Set up a hammock between the trees on Academic Quad or on Western Campus. Grab a group of friends and lay out blankets on Central Quad. If you want a flatter workspace, most buildings have tables set up outside that you can use.
You can also take your work to the Uptown Park. There is a big, open grass area as well as some picnic tables and benches.
Your residence hall/room
Most residence halls have at least one study room that doesn’t require a reservation. This is a good place to work solo or with your roommate or neighbors.
Your room can also be a good study spot if you’re looking for somewhere that’s more on the quiet side.
Most academic buildings on campus have lobbies or other spaces for students to work. It’s usually pretty quiet and easy to find somewhere to sit in these spaces, depending on how busy the building is.
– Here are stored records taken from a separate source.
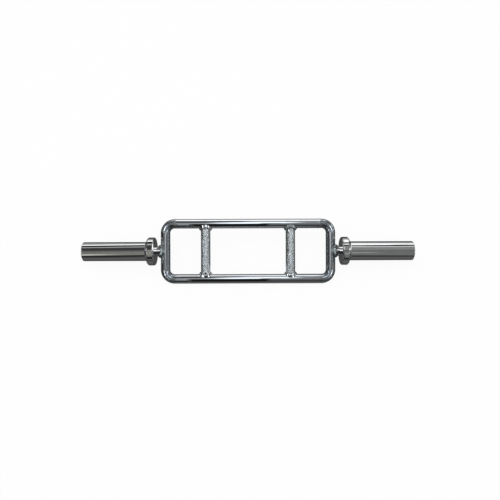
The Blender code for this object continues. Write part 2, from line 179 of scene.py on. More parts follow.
class Sketch:
    """Short calls for adding and joining the nodes of one tree."""

    def __init__(self, tree: Tree) -> None:
        """Start on a tree."""
        self.tree = tree

    def join(self, value: object, socket: Socket) -> None:
        """Lead a socket into another, or set the other to a plain value."""
        if isinstance(value, Socket):
            self.tree.links.new(value, socket)
        else:
            socket.default_value = value

    def add(self, kind: str, settings: dict | None = None, **values: object) -> Node:
        """Add a node.

        Args:
            kind: The node's type, without the word ShaderNode.
            settings: Its properties, such as its operation.
            values: Sockets or plain values for its inputs, by their names with _ for a blank.

        Returns:
            The node.
        """
        node = self.tree.nodes.new(f"ShaderNode{kind}")
        for name, value in (settings or {}).items():
            setattr(node, name, value)
        for name, value in values.items():
            self.join(value, node.inputs[name.replace("_", " ")])
        return node

    def group(self, tree: Tree, **values: float) -> Node:
        """Add a node group, with values for its inputs."""
        return self.add("Group", {"node_tree": tree}, **values)

    def place(self) -> Socket:
        """The surface's place in the bar's own coordinates."""
        return self.add("TexCoord").outputs["Object"]

    def mask(self, name: str) -> Socket:
        """A mask that the mesh holds under a name."""
        return self.add("Attribute", {"attribute_name": name}).outputs["Fac"]

    def math(self, operation: str, *terms: object) -> Socket:
        """Do a sum.

        Args:
            operation: The Math node's operation.
            terms: Numbers or sockets.

        Returns:
            The result's socket.
        """
        node = self.add("Math", {"operation": operation})
        for socket, term in zip(node.inputs, terms):
            self.join(term, socket)
        return node.outputs[0]

    def ramp(self, value: Socket, low: float, high: float, floor: float = 0.0) -> Socket:
        """Map a range of values smoothly onto the stretch from a floor to 1.

        Args:
            value: The value's socket.
            low: The value that gives the floor.
            high: The value that gives 1.
            floor: The floor.

        Returns:
            The result's socket.
        """
        node = self.add("MapRange", {"interpolation_type": "SMOOTHSTEP"}, Value=value, From_Min=low,
                        From_Max=high, To_Min=floor, To_Max=1.0)
        return node.outputs["Result"]

    def blend(self, mask: Socket, first: Colour | Socket, second: Colour) -> Socket:
        """Mix two colours by a mask that changes over the surface.

        Args:
            mask: The mask's socket.
            first: The colour where the mask is 0, or its socket.
            second: The colour where it is 1.

        Returns:
            The colour's socket.
        """
        start = first if isinstance(first, Socket) else (*first, 1.0)
        node = self.add("Mix", {"data_type": "RGBA"}, Factor=mask, A=start, B=(*second, 1.0))
        return node.outputs["Result"]

    def bump(self, height: Socket, depth: float, **under: Socket) -> Socket:
        """Shade a fine relief.

        Args:
            height: The socket of its height.
            depth: What a height of 1 stands for, in metres.
            under: The normal of the relief that it lies on, as Normal.

        Returns:
            The normal's socket.
        """
        return self.add("Bump", Height=height, Strength=1.0, Distance=depth, **under).outputs["Normal"]


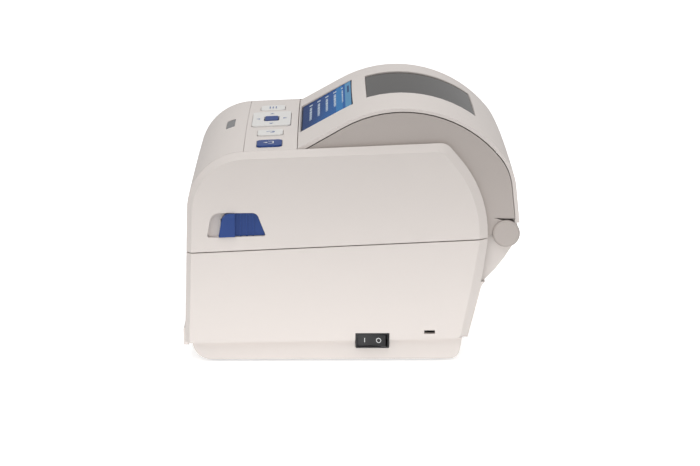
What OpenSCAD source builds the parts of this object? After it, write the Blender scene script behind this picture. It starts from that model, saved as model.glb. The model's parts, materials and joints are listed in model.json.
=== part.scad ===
/* [Printer body] */
// Width over the two side faces
body_w = 178; // [174:1:184]
// Length from the front lip to the rear of the hinge caps
body_l = 216.5; // [212:0.5:222]
// Height of the roll cover's crest above the table
body_h = 169; // [166:1:174]
// Thickness of the moulded shells
wall = 2.5; // [2:0.1:3]
// Depth of the bevelled rim round each side face
rim_depth = 4; // [3:0.5:5]
// Rise of the top surfaces from their edges to the middle
crown = 3; // [1:0.5:4]
// How far the roll cover's sides stand in from the rims
dome_inset = 3; // [2.6:0.2:4]
// Gap of the parting line between cover and base
parting_gap = 0.7; // [0.4:0.1:1]
// Gap between neighbouring mouldings
seam = 0.3; // [0.2:0.05:0.4]
// Thickness of the four rubber feet
foot_t = 1.6; // [1:0.1:2]
// Diameter of a rubber foot
foot_d = 12; // [8:1:16]

/* [Cover hinge] */
// Diameter of the steel hinge pins
hinge_pin_d = 6; // [4:0.5:7]
// Diameter of the round caps that show at the hinge
hinge_cap_d = 17.6; // [14:0.2:18]
// Thickness of a hinge cap
hinge_cap_t = 2.3; // [1.5:0.1:2.4]
// Diameter of the hinge knuckles and of the barrel across the back
knuckle_d = 17; // [14:0.5:17.4]
// Thickness of the cover's hinge lugs
lug_t = 2.7; // [2:0.1:2.9]
// Radial clearance of running shafts and pins
run_fit = 0.05; // [0.02:0.01:0.1]

/* [Label roll] */
// Clearance between the roll tub and the rear wall
tub_rear_gap = 0.78; // [0.5:0.02:2]
// Clearance between the roll tub and the motor
tub_motor_gap = 3.8; // [3:0.1:6]
// How far the tub's end walls stand in from the side faces
bay_inset = 25; // [24:0.5:27]
// Diameter of the holders' core hubs
hub_d = 24.4; // [20:0.2:30]
// Length of a core hub
hub_l = 6; // [4:0.5:8]
// Clearance between an open holder and the tub's end wall
holder_clear = 2.5; // [2:0.5:5]
// Thickness of a holder's arm
holder_t = 2.5; // [2:0.1:3]

/* [Print line] */
// Diameter of the rubber platen roller
platen_d = 14; // [12:0.5:15]
// How far the platen's ends stand in from the tub's end walls
platen_inset = 7.5; // [7:0.5:9]
// Diameter of the platen's steel shaft
platen_shaft_d = 6; // [5:0.5:7]
// Outer diameter of the platen's bearings
bush_d = 12; // [10:0.5:13]
// Height of the slot that the labels leave by
label_slot_h = 4.9; // [4.5:0.1:6]
// How far the ends of the label slot stand in from the tub's end walls
slot_inset = 8; // [5:0.5:10]
// Gap between the thermal head and the bare platen
head_gap = 0.3; // [0.2:0.05:0.5]

/* [Drive] */
// Pitch diameter per tooth of the drive gears and of the holders' rack
tooth_size = 1; // [0.9:0.05:1.05]
// Teeth on the platen's gear
platen_teeth = 18; // [17:1:19]
// Teeth on the idler gear
idler_teeth = 36; // [34:1:37]
// Teeth on the motor's pinion
motor_teeth = 14; // [14:1:15]
// Teeth on the holders' pinion
rack_teeth = 16; // [14:2:18]
// Face width of the drive gears
gear_w = 4; // [3:0.5:4]
// Side of the square stepping motor
motor_size = 35; // [28:1:35]
// Length of the stepping motor
motor_l = 26; // [20:1:30]
// Thickness of the steel drive and bearing plates
plate_t = 1.5; // [1:0.1:2]

/* [Latches] */
// Travel of a cover latch
latch_travel = 7; // [5:0.5:8]
// Depth of the latch recess below the side face
latch_recess = 4.7; // [4.2:0.1:4.8]
// How far the latch's grip stands out of the side face
latch_grip = 1.5; // [0.5:0.1:2]

/* [Keypad and display] */
// How far the keys stand above the bezel
key_rise = 0.7; // [0.4:0.1:1]
// Gap round each key
key_gap = 0.35; // [0.3:0.05:0.6]
// Travel of a pressed key
key_travel = 0.6; // [0.3:0.1:0.8]
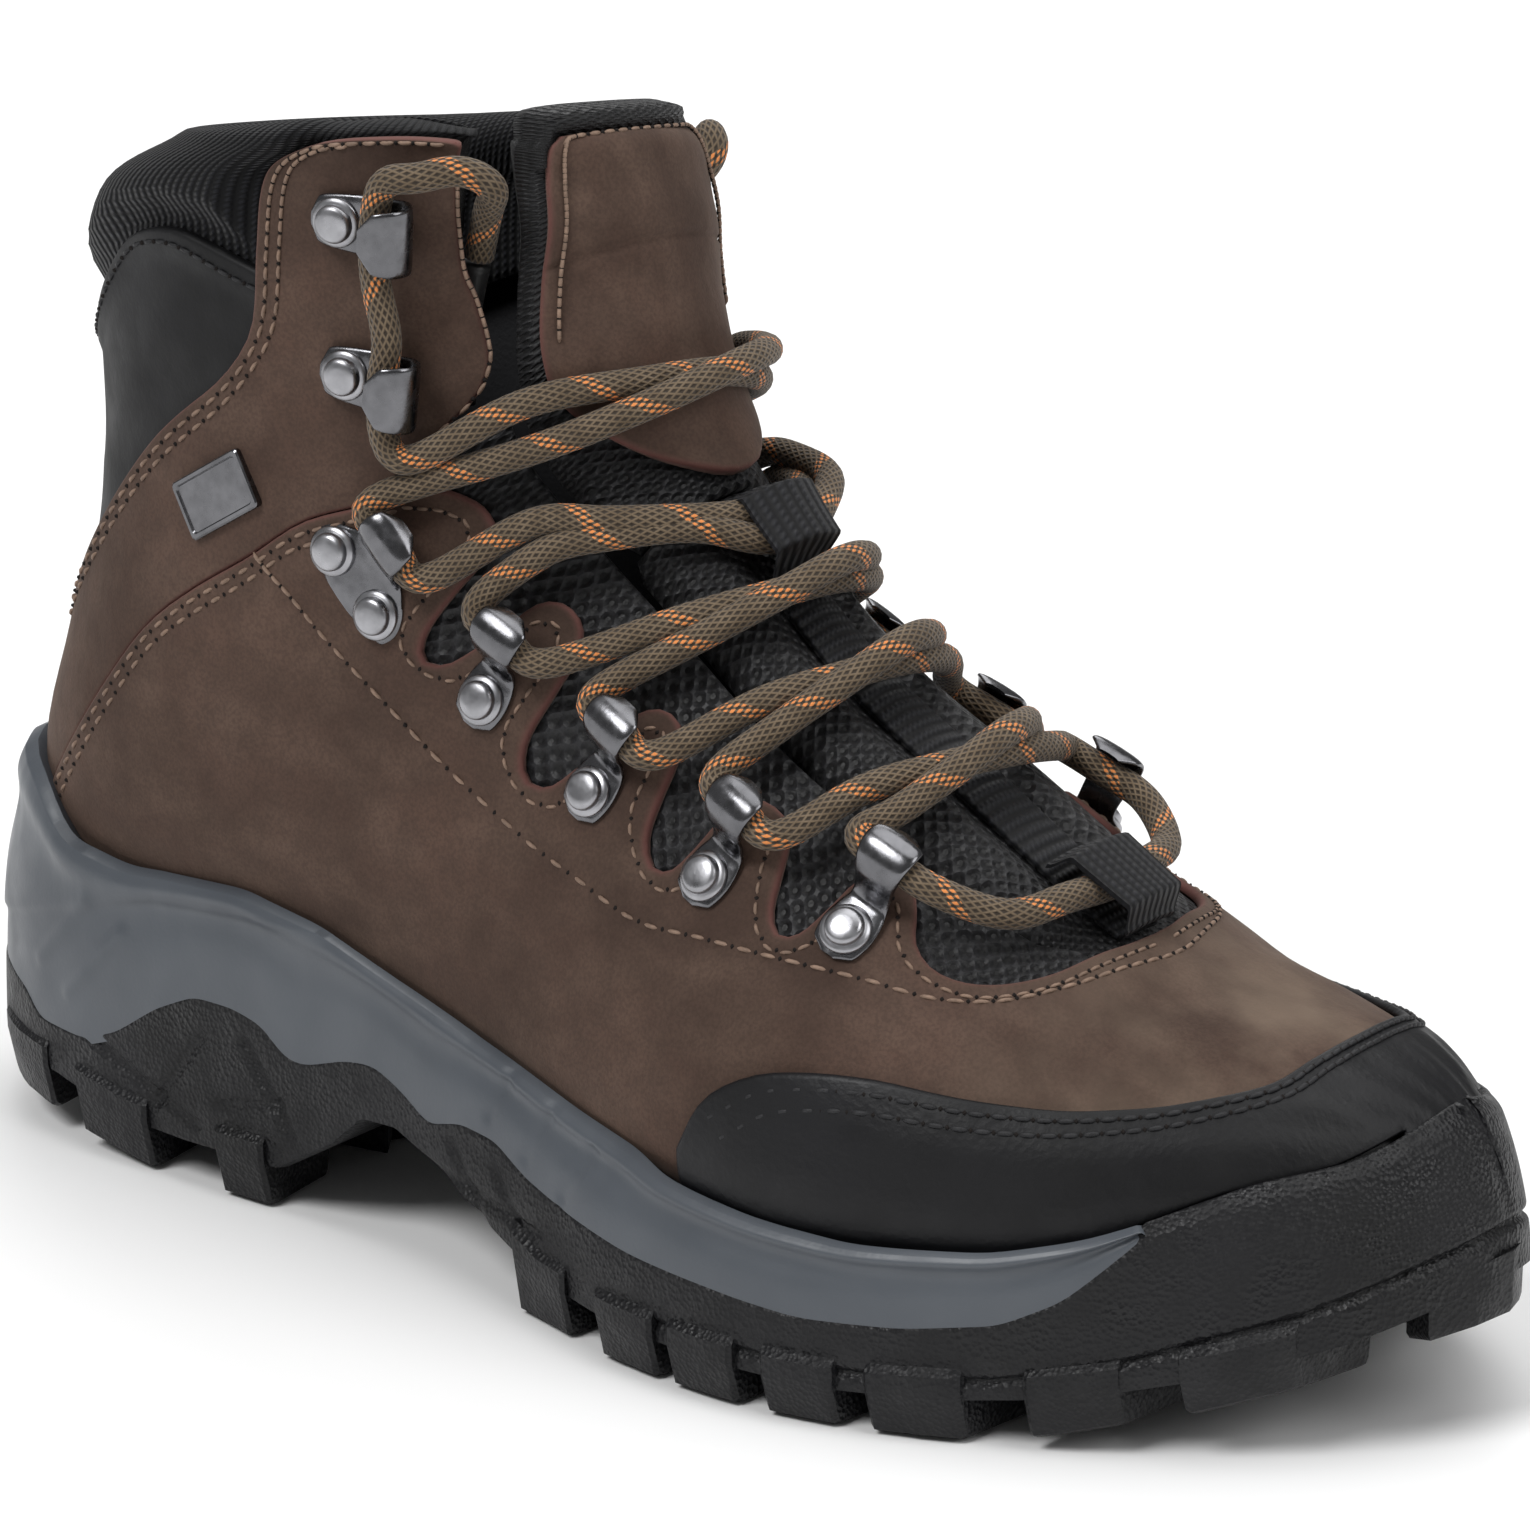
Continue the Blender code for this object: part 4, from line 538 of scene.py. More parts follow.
def plain(name, colour, roughness, grain=1500, depth=0.05):
    """A quiet surface: lining, board or plastic."""
    p = Paint(name, roughness, Specular_IOR_Level=0.35)
    cloud = p.span(p.noise(60, 4.0), 0.3, 0.7)
    p.colour(p.blend(cloud, tuple(c * 0.7 for c in colour), colour))
    p.relief((p.noise(grain, 2.0), depth))
    return p.material


LACE_RADIUS = 2.4 * MM
FLECK_PITCH = 15.5 * MM
NUBUCK = nubuck()
RAND = black_leather("toe_rand", 0.10, 0.5)
HEEL = black_leather("heel_synthetic", 0.05, 0.58)
KNIT = knit()
MESH = mesh_cloth("air_mesh", 0.0017)
TONGUE_MESH = mesh_cloth("tongue_mesh", 0.0014, 0.018)
WEBBING = webbing()
BRAID = braid(LACE_RADIUS)
TAN = thread("tan_thread", (0.27, 0.18, 0.13))
BLACK_THREAD = thread("black_thread", (0.020, 0.020, 0.022))
FOAM = foam()
RUBBER = rubber()
GUNMETAL = metal("gunmetal", 0.23, (0.17, 0.17, 0.18))
PALE_METAL = metal("rivet_metal", 0.33, (0.40, 0.40, 0.42))
LINING = plain("lining", (0.018, 0.018, 0.020), 0.85, 1200, 0.2)
# Painted shade in the needle holes between stitches: a dark brown for the small pieces set there.
HOLE_SHADE = plain("stitch_hole_shade", (0.008, 0.005, 0.004), 0.9)
BOARD = plain("fibre_board", (0.30, 0.25, 0.19), 0.85)
PLASTIC = plain("black_plastic", (0.03, 0.03, 0.03), 0.4)
FOOTBED = plain("footbed_cloth", (0.028, 0.028, 0.032), 0.85, 900, 0.25)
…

If you stumble upon an empty classroom, this can be another great place to study. A classroom provides plenty of workspace and you can even use the whiteboards and projectors for writing out math problems or pulling up lecture slides on the screen.
Just be respectful of professors or organizations coming in that have the room reserved.
Kofenya has recently become another one of my go-to study spots. This little coffee shop on High Street has a very warm and inviting atmosphere.
It also has good coffee, which is a bonus.
The seating is limited, which means it is usually busy. If you like a bit of a more lively environment to work in that is also cozy at the same time, then Kofenya is the place to be.
Keeping up with the coffee shop theme, the on-campus Starbucks located in the Shriver Center is another hotspot.
Admittedly, it’s not my favorite because it’s typically too busy for my liking, but it seems to be popular among people who like to work around a lot of other people and in a bustling place. You’ll want to get there early because seating fills up fast.
One plus about Starbucks is the easy access to getting food and drinks.
There are plenty of good study spots both on and off campus. Try these out and find what works best for you.